Nevertheless, the market is starting to smell that a more comprehensive solution is in the works.  Though still at lofty levels compared to a year ago, prices for credit default swaps on GGBs have come down considerably in the past week (see chart below, click to enlarge).
5-Year CDS On Greek Government Debt

My prediction for the European debt crisis is that it will involve a long process of adjustment and real economic convergence amongst the partner nations.  Unlike the 1990's, when countries who wished to enter the eurozone focused on meeting numerical targets laid down by the Maastricht Treaty, Europe today has no alternative  but to become more cohesive, more integrated, more co-equal, to use a fashionable term, itself alluding to the pigs of another famous essay.

It won't be easy, it won't be smooth, it won't be pretty.  But it will happen and it will succeed.


  1. Right you are. That original post (A Modest Proposal) came to my mind when I saw that story in the New York Times and at Calculated Risk. I thought "that is too much of a coincidence."

    I thought either a) you are involved in these decisions; or b) you are highly influential and read by "movers and shakers." Among your past regular readers and commenters, London Banker comes to mind. (And I see he is writing again. Hmm, looks like I will need to catch up.)

    So, I put two and two together and figured that the people who make these decision either know you or read your post for the idea.

    It's a small world after all.

  2. Well, Okie, you are right on some counts. And you are definitely right about "it's a small world". When it comes to sovereign finance, it's a VERY small world and coincidences, well, they aren't coincidences.

    However, the decisions in this instance are not being made by financiers but by politicians - and that's an entirely different kettle of fish. Pretty small and unsophisticated fish these days, unfortunately, by comparison to the not so distant past.

    In the US we are accustomed to the easy movement between the business world and the executive branch of government. That's definitely not so in Europe, where businessmen are largely viewed with heightened suspicion.

    I'm no politician.

  3. I wondered about this some time ago, but I was thinking about it from the position of the United States.

    What would happen if interest rates spiked and the U.S. simply printed money to buy back it's own debt at a discount rather than default because it was unable to pay the interest?

    Isn't Japan going to have a problem paying the interest on its debt sometime in the relatively near future? And that's without an interest rate spike.
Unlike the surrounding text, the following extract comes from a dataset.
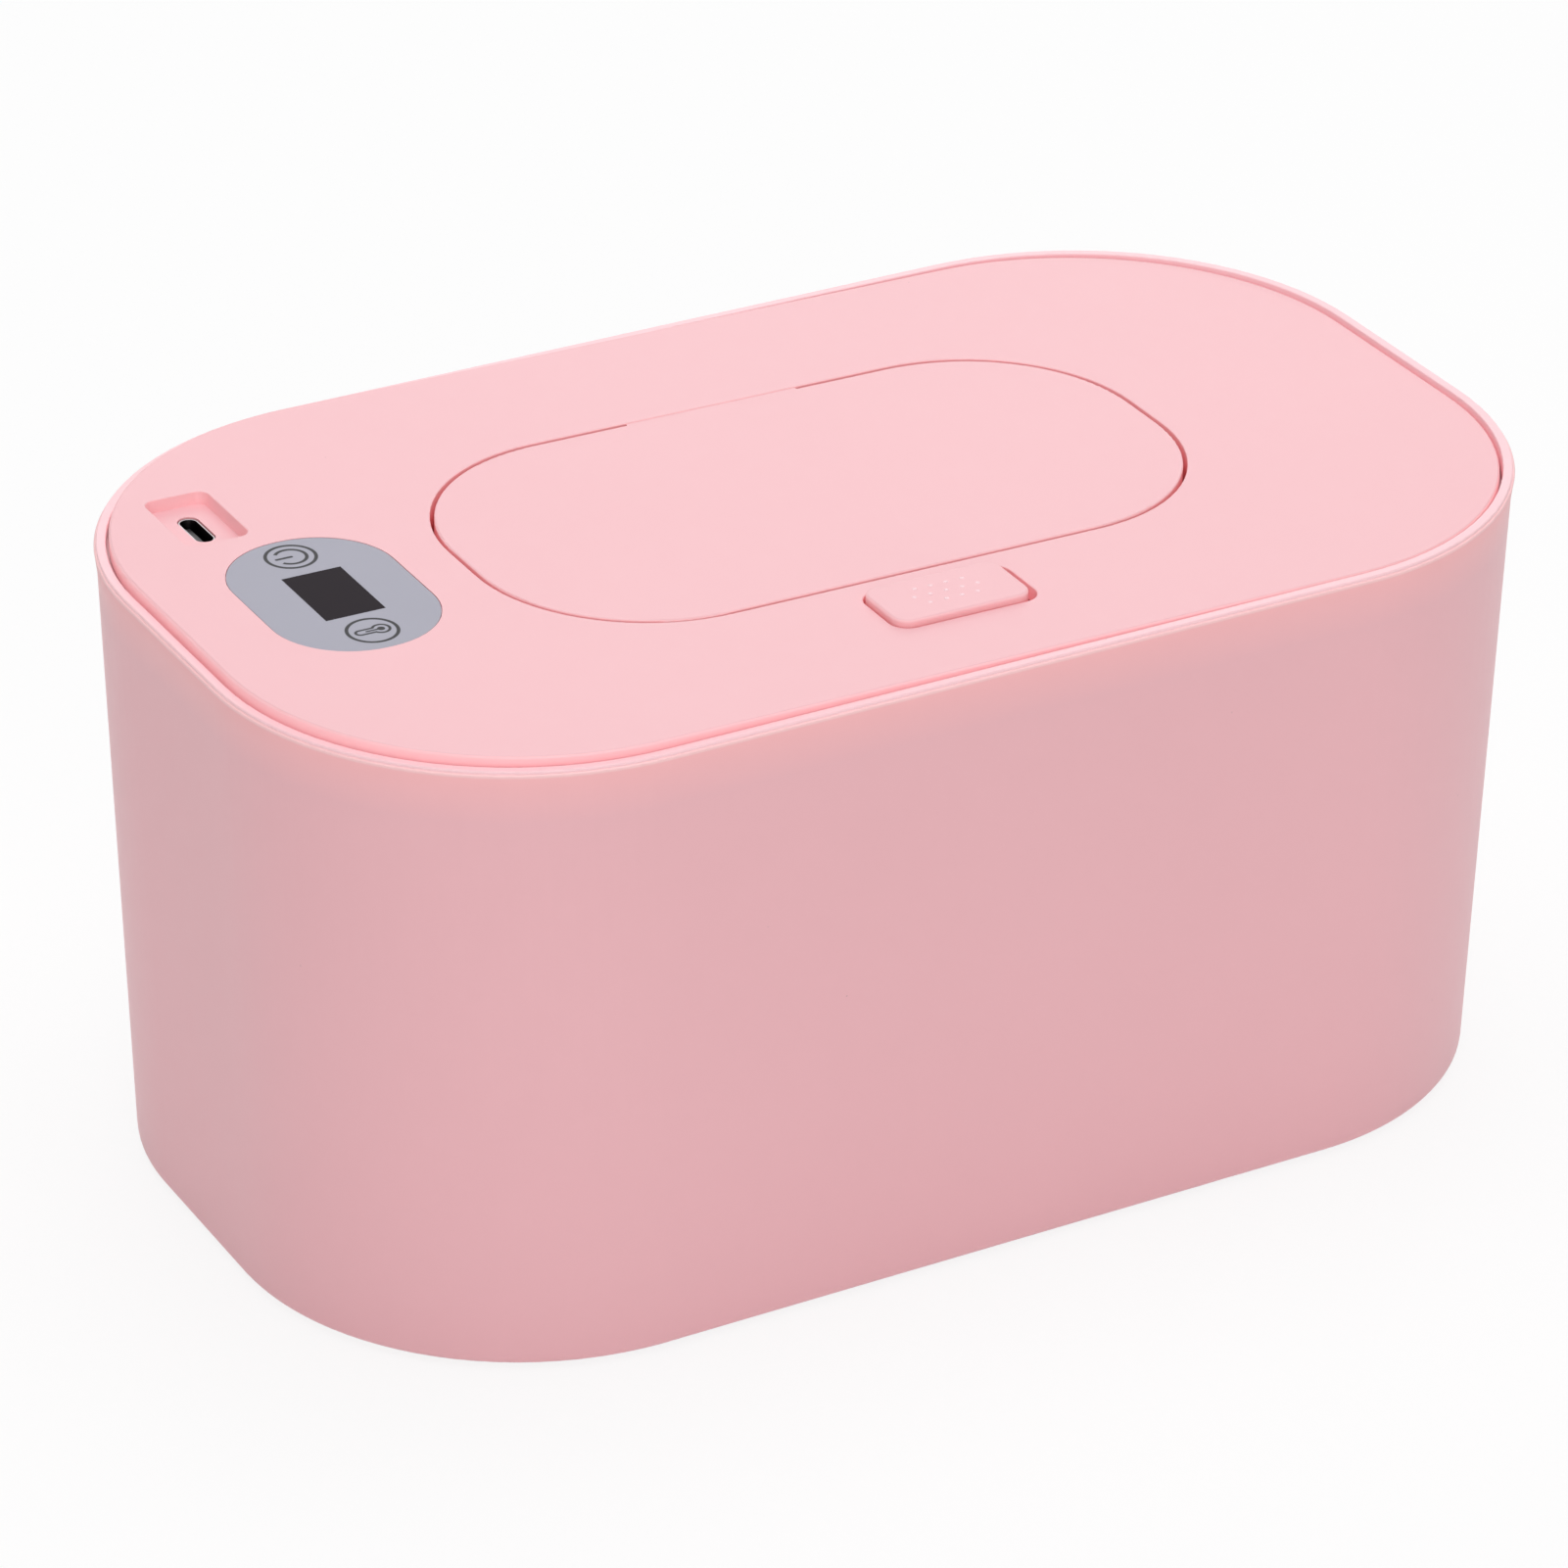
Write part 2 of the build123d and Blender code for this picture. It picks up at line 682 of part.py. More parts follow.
# ------------------------------------------------------------------ heater
with BuildPart() as heater_foam:
    with BuildSketch(below(pad_top)):
        heater_outline(0)
        with Locations((sensor_x, sensor_spread), (sensor_x, -sensor_spread)):
            Rectangle(
                sensor_diameter + 2 * sensor_play, sensor_length + 2 * sensor_play, mode=Mode.SUBTRACT
            )
        with Locations((connector_x, connector_y)):
            Rectangle(heater_film + 2 * tail_gap, tail_width + 2 * tail_gap, mode=Mode.SUBTRACT)
    extrude(amount=-heater_pad)
finish(heater_foam, "heater_foam")

with BuildPart() as heating_film:
    with BuildSketch(below(film_top)):
        heater_outline(0)
    extrude(amount=-heater_film)
    with BuildSketch(below(film_top)):
        with Locations((connector_x, connector_y)):
            Rectangle(heater_film, tail_width)
    extrude(amount=film_top - board_bottom - connector_height)
finish(heating_film, "heating_film")

with BuildPart() as heat_plate:
    with BuildSketch(below(plate_top)):
        heater_outline(0)
    extrude(amount=-heater_plate)
finish(heat_plate, "heat_plate")

with BuildPart() as thermistor:
    with BuildSketch(below(film_top)):
        with Locations((sensor_x, sensor_spread)):
            RectangleRounded(sensor_diameter, sensor_length, sensor_diameter / 3)
    extrude(amount=sensor_diameter)
finish(thermistor, "thermistor")

with BuildPart() as thermal_fuse:
    with BuildSketch(below(film_top)):
        with Locations((sensor_x, -sensor_spread)):
            RectangleRounded(sensor_diameter, sensor_length, sensor_diameter / 3)
    extrude(amount=sensor_diameter)
finish(thermal_fuse, "thermal_fuse")

# ------------------------------------------------------------------ circuit board and its parts
with BuildPart() as control_board:
    with BuildSketch(below(board_depth)):
        with Locations(((board_left + board_right) / 2, 0)):
            Rectangle(board_length, 2 * board_half_width)
        cover_outline(plug_inset + plug_wall + board_margin, mode=Mode.INTERSECT)
        with Locations(*board_screw_places):
            Circle(board_shank / 2 + screw_play, mode=Mode.SUBTRACT)
    extrude(amount=-board_thickness)
finish(control_board, "control_board")

with BuildPart() as board_screws:
    with BuildSketch(below(board_bottom)):
        discs(board_screw_places, board_head)
    extrude(amount=-board_head_height)
    with BuildSketch(below(board_bottom)):
        discs(board_screw_places, board_shank)
    extrude(amount=board_screw_length)
finish(board_screws, "board_screws")

with BuildPart() as inlet_shell:
    with BuildSketch(below(pocket_depth + inlet_set_back)):
        with Locations((inlet_x, inlet_y)):
            SlotOverall(inlet_length, inlet_width, rotation=90)
    extrude(amount=-(board_depth - pocket_depth - inlet_set_back))
    with BuildSketch(below(pocket_depth + inlet_set_back)):
        with Locations((inlet_x, inlet_y)):
            SlotOverall(inlet_length - 2 * inlet_wall, inlet_width - 2 * inlet_wall, rotation=90)
    extrude(amount=-(board_depth - pocket_depth - inlet_set_back), mode=Mode.SUBTRACT)
finish(inlet_shell, "inlet_shell")

with BuildPart() as inlet_tongue:
    with BuildSketch(below(board_depth)):
        with Locations((inlet_x, inlet_y)):
            SlotOverall(inlet_length - 2 * inlet_wall, inlet_width - 2 * inlet_wall, rotation=90)
    extrude(amount=inlet_base)
    with BuildSketch(below(board_depth)):
        with Locations((inlet_x, inlet_y)):
            Rectangle(tongue_thickness, tongue_width)
    extrude(amount=board_depth - pocket_depth - inlet_set_back - tongue_set_back)
finish(inlet_tongue, "inlet_tongue")

with BuildPart() as display_module:
    with BuildSketch(below(board_depth)):
        with Locations((panel_x, panel_y)):
            Rectangle(display_width, display_length)
    extrude(amount=board_depth - window_bottom - display_play)
finish(display_module, "display_module")

with BuildPart() as tact_switches:
    with BuildSketch(below(board_depth)):
        with Locations(*key_places):
            Rectangle(switch_size, switch_size)
    extrude(amount=switch_height)
    with BuildSketch(below(board_depth)):
        discs(key_places, key_stem)
    extrude(amount=switch_height + switch_stem)
finish(tact_switches, "tact_switches")

with BuildPart() as heater_connector:
    with BuildSketch(below(board_bottom)):
        with Locations((connector_x, connector_y)):
            Rectangle(connector_width, connector_length)
    extrude(amount=-connector_height)
finish(heater_connector, "heater_connector")

# ------------------------------------------------------------------ window, overlay and keys
with BuildPart() as display_window:
    with BuildSketch(below(window_bottom)):
        with Locations((panel_x, panel_y)):
            Rectangle(display_width + 2 * window_flange, display_length + 2 * window_flange)
    extrude(amount=window_thickness)
    with BuildSketch(below(overlay_recess)):
        with Locations((panel_x, panel_y)):
            Rectangle(display_width, display_length)
    extrude(amount=overlay_thickness)
finish(display_window, "display_window")

with BuildPart() as control_overlay:
    with BuildSketch(below(overlay_recess)):
        with Locations((panel_x, panel_y)):
            RectangleRounded(overlay_width, overlay_length, overlay_radius)
            Rectangle(display_width, display_length, mode=Mode.SUBTRACT)
    extrude(amount=overlay_thickness)
finish(control_overlay, "control_overlay")

key_bottom = overlay_recess + key_gap + key_thickness
key_stem_bottom = board_depth - switch_height - switch_stem - key_gap
for place, name in zip(key_places, ("temperature_key", "power_key")):
    with BuildPart() as key:
        with BuildSketch(below(key_bottom)):
            discs([place], key_diameter)
        extrude(amount=key_thickness)
        with BuildSketch(below(key_bottom)):
            discs([place], key_stem)
        extrude(amount=-(key_stem_bottom - key_bottom))
    finish(key, name)

# ------------------------------------------------------------------ flip lid
with BuildPart() as flip_lid:
    with BuildSketch(deck):
        lid_outline(-lid_gap)
    extrude(amount=-lid_plate)
    fillet(top_face(flip_lid).edges(), lid_edge_round)
    with BuildSketch(below(lid_plate)):
        lid_outline(-lid_gap)
        lid_outline(-lid_gap - lid_skirt_wall, mode=Mode.SUBTRACT)
    extrude(amount=-(lid_skirt_depth - lid_plate))
    # Rib that locates the gasket
    with BuildSketch(below(lid_plate)):
        oval(gasket_inner_growth)
        oval(gasket_inner_growth - gasket_rib, mode=Mode.SUBTRACT)
    extrude(amount=-gasket_rib_height)
    # Striker with the window that the lever's nose enters
    with BuildSketch(below(lid_plate)):
        with Locations((0, striker_front + lid_skirt_wall / 2)):
            Rectangle(2 * (lever_half_width + ear_gap + striker_side_wall), lid_skirt_wall)
    extrude(amount=-(striker_bottom - lid_plate))
    with BuildSketch(below(striker_top)):
        with Locations((0, lid_front + lid_skirt_wall)):
            Rectangle(2 * (lever_half_width + ear_gap), 4 * lid_skirt_wall)
    extrude(amount=striker_top - striker_window_top, mode=Mode.SUBTRACT)
finish(flip_lid, "flip_lid")

with BuildPart() as lid_gasket:
    with BuildSketch(below(lid_plate)):
        oval(gasket_inner_growth + gasket_width)
        oval(gasket_inner_growth, mode=Mode.SUBTRACT)
    extrude(amount=-gasket_thickness)
finish(lid_gasket, "lid_gasket")

# Hinge web: the thin strip that joins lid and cover along the lid's rear edge
with BuildPart() as lid_hinge_web:
    with BuildSketch(below(web_depth)):
        with Locations((lid_x, lid_y + (lid_opening_width - lid_gap) / 2)):
            Rectangle(web_length, lid_gap)
    extrude(amount=-web_thickness)
finish(lid_hinge_web, "lid_hinge_web")

# ------------------------------------------------------------------ latch button
with BuildPart() as latch_button:
    with BuildSketch(deck.offset(button_proud)):
        with Locations((button_x, button_y)):
            RectangleRounded(button_length, button_depth, button_radius)
    extrude(amount=-(button_proud + flange_bottom))
    fillet(top_face(latch_button).edges(), button_round)
    # Flange that stops under the skin at both ends and at the front
    with BuildSketch(below(flange_bottom)):
        with Locations((button_hole_x, button_y - button_flange)):
            Rectangle(button_length + 2 * (button_flange + button_side_gap), button_depth)
    extrude(amount=button_flange_thickness)
    with BuildSketch(below(flange_bottom)):
        with Locations((button_x, button_y)):
            Rectangle(button_length - 2 * button_wall, button_depth - 2 * button_wall)
    extrude(amount=flange_bottom + button_proud - button_wall, mode=Mode.SUBTRACT)
    # Gap in the rear wall for the lever, and the post that presses the lever's arm
    with BuildSketch(below(flange_bottom)):
        with Locations((0, button_y + (button_depth - button_wall) / 2)):
            Rectangle(2 * rear_notch, 2 * button_wall)
    extrude(amount=flange_bottom - cover_skin, mode=Mode.SUBTRACT)
    with BuildSketch(deck.offset(button_proud - button_wall)):
        with Locations((0, post_y)):
            Rectangle(2 * post_half_width, post_thickness)
    extrude(amount=-(button_proud - button_wall + lever_arm_depth - latch_gap))
finish(latch_button, "latch_button")

# ------------------------------------------------------------------ latch lever, pin and spring
with BuildPart() as latch_lever:
    with BuildSketch(section.offset(-lever_half_width)):
        with BuildLine():
            Polyline(
                (lever_back, -lever_pivot_depth),
                (lever_back, -nose_bottom),
                (nose_tip, -nose_bottom),
                (nose_tip, -nose_bottom + lever_nose_height / 2),
                (lever_back, -nose_top),
                (lever_back - lever_thickness, -nose_top),
                (lever_back - lever_thickness, -lever_arm_depth),
                (lever_pivot_y - lever_arm_length, -lever_arm_depth),
                (lever_pivot_y - lever_arm_length, -lever_arm_depth - lever_thickness),
                (lever_back - lever_thickness, -lever_arm_depth - lever_thickness),
                (lever_back - lever_thickness, -lever_pivot_depth),
                close=True,
            )
        make_face()
        with Locations((lever_pivot_y, -lever_pivot_depth)):
            Circle(lever_hub_radius)
            Circle(pin_diameter / 2 + pin_play, mode=Mode.SUBTRACT)
    extrude(amount=2 * lever_half_width)
finish(latch_lever, "latch_lever")

with BuildPart() as lever_pin:
    with BuildSketch(section.offset(-ear_x - ear_wall / 2)):
        with Locations((lever_pivot_y, -lever_pivot_depth)):
            Circle(pin_diameter / 2)
    extrude(amount=2 * ear_x + ear_wall)
finish(lever_pin, "lever_pin")

with BuildPart() as latch_spring:
    spring_foot = below(plug_depth) * Location((0, spring_y, spring_wire / 2))
    spring_height = plug_depth - lever_arm_depth - lever_thickness - spring_wire - spring_play
    with BuildLine() as coil:
        Helix(
            pitch=spring_height / spring_turns,
            height=spring_height,
            radius=(spring_diameter - spring_wire) / 2,
            center=spring_foot.position,
            direction=deck.z_dir,
        )
    with BuildSketch(coil.line ^ 0):
        Circle(spring_wire / 2)
    sweep()
finish(latch_spring, "latch_spring")
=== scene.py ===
import math

import bmesh
import bpy
import numpy as np
from mathutils import Matrix, Vector


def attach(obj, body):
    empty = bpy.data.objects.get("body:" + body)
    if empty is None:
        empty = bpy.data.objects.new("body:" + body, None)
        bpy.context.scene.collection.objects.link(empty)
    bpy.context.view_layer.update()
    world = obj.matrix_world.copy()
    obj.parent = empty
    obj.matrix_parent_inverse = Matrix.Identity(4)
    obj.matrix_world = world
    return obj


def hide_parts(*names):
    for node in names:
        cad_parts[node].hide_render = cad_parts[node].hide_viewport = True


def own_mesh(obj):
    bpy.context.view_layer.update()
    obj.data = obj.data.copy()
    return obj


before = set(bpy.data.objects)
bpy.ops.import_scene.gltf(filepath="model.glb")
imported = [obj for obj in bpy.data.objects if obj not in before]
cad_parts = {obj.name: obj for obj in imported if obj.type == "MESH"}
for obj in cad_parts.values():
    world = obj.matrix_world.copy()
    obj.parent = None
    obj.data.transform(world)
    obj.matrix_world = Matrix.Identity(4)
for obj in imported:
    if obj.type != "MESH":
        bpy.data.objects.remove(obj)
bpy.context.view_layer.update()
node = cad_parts
MM = 0.001


# ---------------------------------------------------------------- camera
# A long lens a little over a metre away, looking down on the corner between
# the control end and the button side.
azimuth, elevation, roll = np.radians((-29.149, 28.357, 0.476))
distance, to_the_left, upwards = 1075.192, 4.055, 1.118
focal_pixels, frame_pixels, sensor = 7037.4, 1601, 36.0
back = np.array(
    (
        math.sin(azimuth) * math.cos(elevation),
        -math.cos(azimuth) * math.cos(elevation),
        math.sin(elevation),
    )
)
level = np.cross(-back, (0, 0, 1))
level /= np.linalg.norm(level)
upright = np.cross(level, -back)
right = math.cos(roll) * level + math.sin(roll) * upright
up = math.cos(roll) * upright - math.sin(roll) * level
eye = ((0, 0, 50) + distance * back - to_the_left * right + upwards * up) * MM
lens = bpy.data.cameras.new("camera")
lens.sensor_width = sensor
lens.lens = sensor * focal_pixels / frame_pixels
lens.clip_start, lens.clip_end = 0.05, 20.0
camera = bpy.data.objects.new("camera", lens)
camera.matrix_world = Matrix.Translation(eye) @ Matrix(np.stack((right, up, back), 1)).to_4x4()
bpy.context.scene.collection.objects.link(camera)
bpy.context.scene.camera = camera


# ---------------------------------------------------------------- outer shell
# The drafted outer wall and floor of the tub, injection moulded in pink
# polypropylene with a fine satin grain.
class Value:
    """A shader socket that adds, multiplies and compares as a number does, by Math nodes."""

    def __init__(self, socket):
        self.socket = socket

    def math(self, operation, *others, first=()):
        """Add a Math node on the values given as first, then this socket, then the others."""
        terms = {f"i{place}": term for place, term in enumerate((*first, self, *others))}
        return add_node(self.socket.id_data, "ShaderNodeMath", {"operation": operation}, **terms)

    def __add__(self, other):
        return self.math("ADD", other)

    def __sub__(self, other):
        return self.math("SUBTRACT", other)

    def __mul__(self, other):
        return self.math("MULTIPLY", other)

    def __truediv__(self, other):
        return self.math("DIVIDE", other)

    def __gt__(self, other):
        return self.math("GREATER_THAN", other)

    def __lt__(self, other):
        return self.math("LESS_THAN", other)

    def __abs__(self):
        return self.math("ABSOLUTE")

    def __radd__(self, other):
        return self.math("ADD", first=(other,))

    def __rsub__(self, other):
        return self.math("SUBTRACT", first=(other,))

    def __rmul__(self, other):
        return self.math("MULTIPLY", first=(other,))


def plug(slot, value):
    """Link a Value to an input, or write a plain number or colour into it."""
    if isinstance(value, Value):
        slot.id_data.links.new(value.socket, slot)
    else:
        slot.default_value = value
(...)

    I'm more interested in the big fish, the U.S./Japan than I am about Greece. Greece is a sideshow.

  4. To Hellasious or any other reader of Sudden Debt:

    Many people online are talking about the effects of QE2 on the price of food in the developing or under-developed world. Is there a connection? Could you explain or lead me to a source that could explain the cause and effect of QE2 on food prices?


  5. re: QE and food prices

    1. QE increases the money supply of dollars.
    2. More money means (by definition) inflation.
    3. The US dollar is (still) the global reserve currency and the currency used for most - if not all - commodity trading.


    HOWEVER... To some undefined extent QE is merely replacing money that was destroyed via debt default. No one is sure how much of the QE money is truly incremental and thus truly inflationary, in the monetary supply sense.

    But in the end it doesn't really matter... if people BELIEVE that QE is inflationary then commodity markets will rise. Quantum finance...

  6. Although, I have noticed that for the last couple of days that commodity prices have turned sharply lower....

  7. Thanks Hellasious. So instead of the Chinese purchasing bonds (using their spare cash) the Fed is doing the "purchase" with newly created cash? "Money for nothing and chicks for free."

    The steps of money creation are simple. But to me, not being involved in finance (and maybe a dummy), can get complicated.

    Reminds me of our chemistry professor explaining to us his first experience with a new concept for a chemistry class. It was chemistry for non-science majors, a promise of a simplified class, with no math.

    The first day of class the teacher is at the board describing the basic components of an atom: "This is the nucleus, it is comprised of a neutron and a proton. Spinning around the nucleus is an electron. The neutron has a charge of 0, the proton has a charge of 1, and the electron has a charge of -1."

    A student raises his hand and complains, "I thought you said this class wasn't going to have any math."